*AIM:* Using the listing below, report all lines holding the word "from".

*DATA:*
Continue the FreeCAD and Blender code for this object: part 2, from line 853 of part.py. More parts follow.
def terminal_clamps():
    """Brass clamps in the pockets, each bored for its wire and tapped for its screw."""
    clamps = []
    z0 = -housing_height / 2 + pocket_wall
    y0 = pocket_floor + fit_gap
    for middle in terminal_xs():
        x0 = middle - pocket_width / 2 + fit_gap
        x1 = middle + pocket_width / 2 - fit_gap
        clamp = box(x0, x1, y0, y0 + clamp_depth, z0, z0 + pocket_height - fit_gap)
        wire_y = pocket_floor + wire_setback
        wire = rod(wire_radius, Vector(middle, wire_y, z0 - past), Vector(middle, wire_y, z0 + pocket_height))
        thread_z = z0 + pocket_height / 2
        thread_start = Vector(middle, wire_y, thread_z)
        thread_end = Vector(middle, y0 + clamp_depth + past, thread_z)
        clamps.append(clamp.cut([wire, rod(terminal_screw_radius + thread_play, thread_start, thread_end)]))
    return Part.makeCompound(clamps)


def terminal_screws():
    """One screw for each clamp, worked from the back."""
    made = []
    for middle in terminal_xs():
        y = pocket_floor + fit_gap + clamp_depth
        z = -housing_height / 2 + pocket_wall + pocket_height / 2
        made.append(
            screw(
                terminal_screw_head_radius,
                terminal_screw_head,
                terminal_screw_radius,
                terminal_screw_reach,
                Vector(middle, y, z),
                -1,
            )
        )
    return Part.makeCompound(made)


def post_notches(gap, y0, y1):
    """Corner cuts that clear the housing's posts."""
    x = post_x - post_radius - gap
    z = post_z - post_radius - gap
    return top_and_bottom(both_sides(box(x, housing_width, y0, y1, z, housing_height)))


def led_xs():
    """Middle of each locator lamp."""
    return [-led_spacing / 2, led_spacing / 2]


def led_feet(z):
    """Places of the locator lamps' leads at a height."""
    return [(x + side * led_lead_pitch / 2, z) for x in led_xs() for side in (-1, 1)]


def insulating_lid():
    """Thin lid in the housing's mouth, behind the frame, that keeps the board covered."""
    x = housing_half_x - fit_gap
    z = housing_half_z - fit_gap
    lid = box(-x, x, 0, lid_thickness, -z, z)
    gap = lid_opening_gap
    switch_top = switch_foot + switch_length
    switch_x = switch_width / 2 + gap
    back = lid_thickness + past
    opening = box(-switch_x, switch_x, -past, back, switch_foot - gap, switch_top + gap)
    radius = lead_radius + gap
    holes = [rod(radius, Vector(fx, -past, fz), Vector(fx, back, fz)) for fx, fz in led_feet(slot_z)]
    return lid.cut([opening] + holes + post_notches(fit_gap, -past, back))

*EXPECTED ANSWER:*
Continue the FreeCAD and Blender code for this object: part 2, from line 853 of part.py. More parts follow.
    """One screw for each clamp, worked from the back."""